— begin —
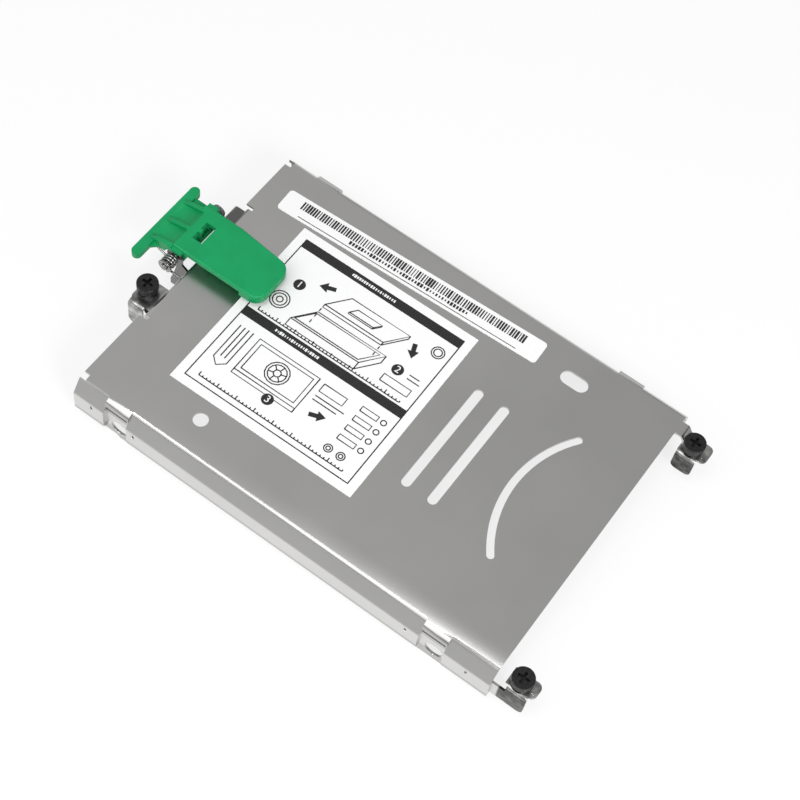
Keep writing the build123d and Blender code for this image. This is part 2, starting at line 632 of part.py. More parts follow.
# Lever: blade with its lip, hub, body, web, gussets and crossbar in one moulding
with BuildPart() as lever:
    extrude(blade_face(0), amount=BLADE_T)
    blade_top = lever.faces().filter_by(Axis.Z).sort_by(Axis.Z)[-1]
    fillet(blade_top.edges().sort_by(Axis.X)[1:], BLADE_EDGE_R)
    extrude(blade_face(0), amount=-LIP_H)
    extrude(blade_face(LIP_W), amount=-LIP_H, mode=Mode.SUBTRACT)
    with Locations((X_TIP - LIP_L, Y_LEVER, Z_BLADE)):
        Box(TOTAL_L, 2 * BLADE_W, LIP_H, align=(Align.MAX, Align.CENTER, Align.MAX), mode=Mode.SUBTRACT)

    # Wing on the near side, over the spring, and the pointed nub on the far side
    with BuildSketch(Plane.XY.offset(Z_BLADE)):
        with Locations((X_BODY, Y_BLADE + WING_W)):
            Rectangle(WING_L, 2 * WING_W, align=(Align.MIN, Align.MAX))
        with BuildLine():
            Polyline(
                (X_LATCH - NUB_OUT - NUB_L, Y_BLADE + BLADE_W - WING_W),
                (X_LATCH - NUB_OUT, Y_BLADE + BLADE_W + NUB_W),
                (X_LATCH - NUB_OUT + NUB_L, Y_BLADE + BLADE_W - WING_W),
                close=True,
            )
        make_face()
    extrude(amount=BLADE_T - BLADE_EDGE_R)

    # Web out to the crossbar, and the crossbar with its rounded ends
    with BuildSketch(Plane.XY.offset(Z_WEB)):
        with BuildLine():
            Polyline(
                (X_BODY + BODY_WALL, Y_HUB),
                (X_CROSSBAR + CROSSBAR_W + WEB_FLARE, Y_HUB),
                (X_CROSSBAR + CROSSBAR_W, Y_HUB - WEB_FLARE),
                (X_CROSSBAR + CROSSBAR_W / 2, Y_HUB - WEB_FLARE),
                (X_CROSSBAR + CROSSBAR_W / 2, Y_HUB + HUB_W),
                (X_BODY + BODY_WALL, Y_HUB + HUB_W),
                close=True,
            )
        make_face()
    extrude(amount=WEB_T)
    with BuildSketch(Plane.XY.offset(Z_CROSSBAR)):
        with Locations((X_CROSSBAR + CROSSBAR_W / 2, Y_FRONT + CROSSBAR_Y)):
            SlotOverall(CROSSBAR_L, CROSSBAR_W, rotation=90)
    extrude(amount=CROSSBAR_T)

    # Shoulder, which rises from the crossbar to the body
    ledge = (X_CROSSBAR + SCOOP_LEDGE, Z_CROSSBAR + CROSSBAR_T)
    brow = (X_BODY + SCOOP_IN, Z_BLADE + BLADE_T)
    mid_x = (ledge[0] + brow[0]) / 2
    mid_z = (ledge[1] + brow[1]) / 2
    near_y = Y_FRONT + GUSSET_Y - GUSSET_PITCH - GUSSET_W / 2
    with BuildSketch(Plane.XZ.offset(-near_y)):
        with BuildLine():
            ThreePointArc(ledge, (mid_x, mid_z + GUSSET_BULGE), brow)
            Polyline(brow, (brow[0], Z_WEB), (ledge[0], Z_WEB), ledge)
        make_face()
    extrude(amount=-2 * GUSSET_PITCH - GUSSET_W)

    # Hub round the pin, and the body that carries the blade on it
    with BuildSketch(Plane.XZ.offset(-Y_HUB)):
        with Locations((X_PIVOT, Z_PIVOT)):
            Circle(HUB_R)
        with BuildLine():
            Polyline(
                (X_BODY, Z_WEB),
                (X_BODY, Z_BLADE + BLADE_T / 2),
                (X_LATCH + WINDOW_SLOT_IN - WINDOW_SLOT_L - BODY_WALL, Z_BLADE + BLADE_T / 2),
                (X_LATCH + WINDOW_SLOT_IN - WINDOW_SLOT_L - BODY_WALL, Z_PIVOT),
                (X_PIVOT, Z_PIVOT),
                close=True,
            )
        make_face()
    extrude(amount=-HUB_W)

    # Scoops in the shoulder, which leave its three gussets standing
    for bay in range(2):
        with BuildSketch(Plane.XZ.offset(-near_y - GUSSET_W - bay * GUSSET_PITCH)):
            with BuildLine():
                ThreePointArc(ledge, (mid_x, mid_z - SCOOP_DEEP), brow)
                Polyline(brow, (brow[0], brow[1] + BLADE_T), (ledge[0], brow[1] + BLADE_T), ledge)
            make_face()
        extrude(amount=GUSSET_W - GUSSET_PITCH, mode=Mode.SUBTRACT)

    # Window with its tooth, the bore, and room for the ears' heads beside the hub
    with BuildSketch(Plane.XY.offset(Z_BLADE)):
        with Locations((X_LATCH + WINDOW_SLOT_IN, Y_FRONT + WINDOW_SLOT_Y)):
            Rectangle(WINDOW_SLOT_L, WINDOW_SLOT_W, align=(Align.MAX, Align.CENTER))
        with Locations((X_LATCH + WINDOW_SLOT_IN - WINDOW_SLOT_L, Y_FRONT + WINDOW_SLOT_Y)):
            Rectangle(2 * TOOTH_L, TOOTH_W, mode=Mode.SUBTRACT)
    extrude(amount=2 * BLADE_T, both=True, mode=Mode.SUBTRACT)
    with BuildSketch(Plane.XZ):
        with Locations((X_PIVOT, Z_PIVOT)):
            Circle(PIN_R + PIN_FIT)
    extrude(amount=PLATE_W, both=True, mode=Mode.SUBTRACT)
    for y_from, away in ((Y_HUB, 1), (Y_HUB + HUB_W, -1)):
        with BuildSketch(Plane.XZ.offset(-y_from)):
            with Locations((X_PIVOT, Z_PIVOT)):
                Circle(PIVOT_EAR_R + LEVER_GAP)
        extrude(amount=away * HUB_W, mode=Mode.SUBTRACT)
lever.part.label = "lever"
export_step(lever.part, "parts/lever.step")


# Torsion spring: one leg bears on the apron, the other under the lever's web
leg_drop = LEG_GAP + WIRE_R + PIVOT_UP - WEB_UP
leg_rise = degrees(asin(COIL_R / hypot(LEG_REACH, leg_drop)) - atan(leg_drop / LEG_REACH))
apron_leg_l = X_APRON - LEG_GAP - X_PIVOT
web_leg_l = (LEG_REACH**2 + leg_drop**2 - COIL_R**2) ** 0.5
with BuildPart() as torsion_spring:
    with BuildLine() as wire:
        upper = Helix(
            COIL_PITCH,
            COIL_PITCH * (COIL_TURNS + leg_rise / 360),
            COIL_R,
            center=(X_PIVOT, Y_COIL, Z_PIVOT),
            direction=(0, 1, 0),
            lefthand=True,
            mode=Mode.PRIVATE,
        )
        coil = mirror(upper, about=Plane.XY.offset(Z_PIVOT)).edge()
        Line(coil @ 0 - (coil % 0) * apron_leg_l, coil @ 0)
        Line(coil @ 1, coil @ 1 + (coil % 1) * web_leg_l)
    with BuildSketch(Plane(origin=coil @ 0 - (coil % 0) * apron_leg_l, z_dir=coil % 0)):
        Circle(WIRE_R)
    sweep(path=wire.wire())
torsion_spring.part.label = "torsion_spring"
export_step(torsion_spring.part, "parts/torsion_spring.step")


# Labels, which lie flat on the plate, and their print, which lies on them
LONG_LABEL_SPOT = (X_LATCH + LONG_LABEL_IN, -Y_FRONT - LONG_LABEL_FWD, Z_PLATE)
CARD_W = PLATE_W - CARD_Y - CARD_FWD
CARD_SPOT = (X_LATCH + CARD_IN, Y_FRONT + CARD_Y + CARD_W / 2, Z_PLATE)
long_label_plane = Plane(Location(LONG_LABEL_SPOT, (0, 0, LONG_LABEL_TURN)))
card_plane = Plane(Location(CARD_SPOT, (0, 0, CARD_TURN)))

with BuildPart() as barcode_label:
    with BuildSketch(long_label_plane):
        RectangleRounded(LONG_LABEL_L, LONG_LABEL_W, LABEL_CORNER_R)
    extrude(amount=LABEL_T)
barcode_label.part.label = "barcode_label"
export_step(barcode_label.part, "parts/barcode_label.step")

with BuildPart() as barcode_print:
    with BuildSketch(long_label_plane.offset(LABEL_T)):
        for bar in range(BAR_COUNT):
            with Locations(((bar - (BAR_COUNT - 1) / 2) * BAR_PITCH, BAR_BACK)):
                Rectangle(BAR_WIDTHS[bar % len(BAR_WIDTHS)], BAR_H)
        with Locations((0, RULE_BACK)):
            Rectangle(RULE_L, RULE_W)
    extrude(amount=INK_T)
barcode_print.part.label = "barcode_print"
export_step(barcode_print.part, "parts/barcode_print.step")

with BuildPart() as instruction_label:
    with BuildSketch(card_plane):
        Rectangle(CARD_L, CARD_W)
    extrude(amount=LABEL_T)
instruction_label.part.label = "instruction_label"
export_step(instruction_label.part, "parts/instruction_label.step")

with BuildPart() as instruction_print:
    frame_l = CARD_L - 2 * CARD_MARGIN
    frame_w = CARD_W - 2 * CARD_MARGIN
    with BuildSketch(card_plane.offset(LABEL_T)):
        Rectangle(frame_l, frame_w)
        Rectangle(frame_l - 2 * FRAME_LINE, frame_w - 2 * FRAME_LINE, mode=Mode.SUBTRACT)
        with Locations((0, (frame_w - BAND_W) / 2), (0, BAND_MIDDLE)):
            Rectangle(frame_l, BAND_W)
        with Locations(*DISC_SPOTS):
            Circle(DISC_R)
        for arrow_x, arrow_y, arrow_turn in ARROW_SPOTS:
            with Locations(Location((arrow_x, arrow_y, 0), (0, 0, arrow_turn))):
                Polygon(
                    (0, 0),
                    (ARROW_HEAD_L, -ARROW_W / 2),
                    (ARROW_HEAD_L, -ARROW_SHAFT_W / 2),
                    (ARROW_L, -ARROW_SHAFT_W / 2),
                    (ARROW_L, ARROW_SHAFT_W / 2),
                    (ARROW_HEAD_L, ARROW_SHAFT_W / 2),
                    (ARROW_HEAD_L, ARROW_W / 2),
                    align=Align.CENTER,
                )
    extrude(amount=INK_T)
instruction_print.part.label = "instruction_print"
export_step(instruction_print.part, "parts/instruction_print.step")
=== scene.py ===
import json
import math

import bpy
from mathutils import Matrix, Quaternion, Vector


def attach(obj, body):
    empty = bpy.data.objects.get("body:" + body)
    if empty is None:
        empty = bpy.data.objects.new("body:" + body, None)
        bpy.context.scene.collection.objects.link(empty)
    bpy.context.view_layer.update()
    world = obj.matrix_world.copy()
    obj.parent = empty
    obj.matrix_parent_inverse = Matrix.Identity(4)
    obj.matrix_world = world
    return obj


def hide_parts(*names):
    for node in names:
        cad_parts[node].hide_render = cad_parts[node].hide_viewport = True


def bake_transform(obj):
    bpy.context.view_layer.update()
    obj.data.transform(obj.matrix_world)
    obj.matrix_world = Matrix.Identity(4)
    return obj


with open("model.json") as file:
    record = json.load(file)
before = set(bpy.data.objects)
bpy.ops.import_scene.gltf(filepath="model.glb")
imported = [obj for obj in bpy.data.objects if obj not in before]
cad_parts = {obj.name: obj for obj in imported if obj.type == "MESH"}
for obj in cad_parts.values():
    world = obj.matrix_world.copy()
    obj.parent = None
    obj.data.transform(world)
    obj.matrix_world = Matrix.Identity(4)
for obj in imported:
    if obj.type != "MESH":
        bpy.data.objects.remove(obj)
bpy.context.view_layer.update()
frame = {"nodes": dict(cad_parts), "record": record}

# Every size below is in millimetres, in the tray's own frame, and is made metres where it is used.
MM = 0.001

# Camera, at the photograph's viewing angle
CAMERA_SPOT = (82.35, -160.11, 327.99)
CAMERA_AIM = (3.42, 1.06, 11.0)
CAMERA_ROLL = math.radians(10.84)
CAMERA_LENS = 82.29
CAMERA_NEAR = 10

# Tray and lever
Z_PLATE = 11.0
X_APRON = -48.7
X_PIVOT = -52.3
Z_PIVOT = 12.0

# Where the sheet's colour changes, mostly with painted shade and painted reflection: on the ears, at the
# apron's bend and down the side walls
X_EARS = 52.6
X_LATCH_EARS = -49.5
Y_PIVOT_EAR = -1.2
Z_EAR_BEND = 8.9
APRON_BEND_W = 0.9
APRON_BEND_DOWN = 0.04
Z_SHOULDER = 10.6
Z_RIB = 7.5
Z_RIB_FOOT = 3.0

# The plate rolls off towards its front bend, by a share that grows along the tray
Y_FRONT = -34.05
ROLL_W = 4.2
ROLL_DEEP = 0.42
ROLL_X = (-40, 48)
ROLL_SHARE = (0.2, 1.0)

# Captive screws: head, journal, the ring's groove, thread, cross recess, and the steps of each round
SCREW_SPOTS = {"latch": (-52.2, -9.65), "front": (55.75, -33.09), "rear": (55.75, 29.15)}
HEAD_R = 2.3
HEAD_H = 1.7
Z_HEAD = 11.0
JOURNAL_R = 1.2
GROOVE_R = 0.8
Z_GROOVE = (6.9, 7.3)
Z_THREAD = 6.5
THREAD_R = 1.0
THREAD_CORE_R = 0.8
THREAD_PITCH = 0.4
Z_TIP = 1.8
RECESS_L = 2.5
RECESS_W = 0.6
RECESS_DEEP = 0.9
HEAD_EDGE_R = 0.16
EDGE_STEPS = 3
TURNING_STEPS = 56
AXIS_R = 0.0001
AXIS_MERGE = 0.002
THREAD_STEPS = 28
RIDGE_SIDES = 4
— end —
SHORT TASK - In the listing above, find the line with "with Locations((0, (frame_w" and the line with "before = set(bpy.data.objects)". Output those two lines and every line between them, exactly as written.

ANSWER FOR THIS EXERCISE -
        with Locations((0, (frame_w - BAND_W) / 2), (0, BAND_MIDDLE)):
            Rectangle(frame_l, BAND_W)
        with Locations(*DISC_SPOTS):
            Circle(DISC_R)
        for arrow_x, arrow_y, arrow_turn in ARROW_SPOTS:
            with Locations(Location((arrow_x, arrow_y, 0), (0, 0, arrow_turn))):
                Polygon(
                    (0, 0),
                    (ARROW_HEAD_L, -ARROW_W / 2),
                    (ARROW_HEAD_L, -ARROW_SHAFT_W / 2),
                    (ARROW_L, -ARROW_SHAFT_W / 2),
                    (ARROW_L, ARROW_SHAFT_W / 2),
                    (ARROW_HEAD_L, ARROW_SHAFT_W / 2),
                    (ARROW_HEAD_L, ARROW_W / 2),
                    align=Align.CENTER,
                )
    extrude(amount=INK_T)
instruction_print.part.label = "instruction_print"
export_step(instruction_print.part, "parts/instruction_print.step")
=== scene.py ===
import json
import math

import bpy
from mathutils import Matrix, Quaternion, Vector


def attach(obj, body):
    empty = bpy.data.objects.get("body:" + body)
    if empty is None:
        empty = bpy.data.objects.new("body:" + body, None)
        bpy.context.scene.collection.objects.link(empty)
    bpy.context.view_layer.update()
    world = obj.matrix_world.copy()
    obj.parent = empty
    obj.matrix_parent_inverse = Matrix.Identity(4)
    obj.matrix_world = world
    return obj


def hide_parts(*names):
    for node in names:
        cad_parts[node].hide_render = cad_parts[node].hide_viewport = True


def bake_transform(obj):
    bpy.context.view_layer.update()
    obj.data.transform(obj.matrix_world)
    obj.matrix_world = Matrix.Identity(4)
    return obj


with open("model.json") as file:
    record = json.load(file)
before = set(bpy.data.objects)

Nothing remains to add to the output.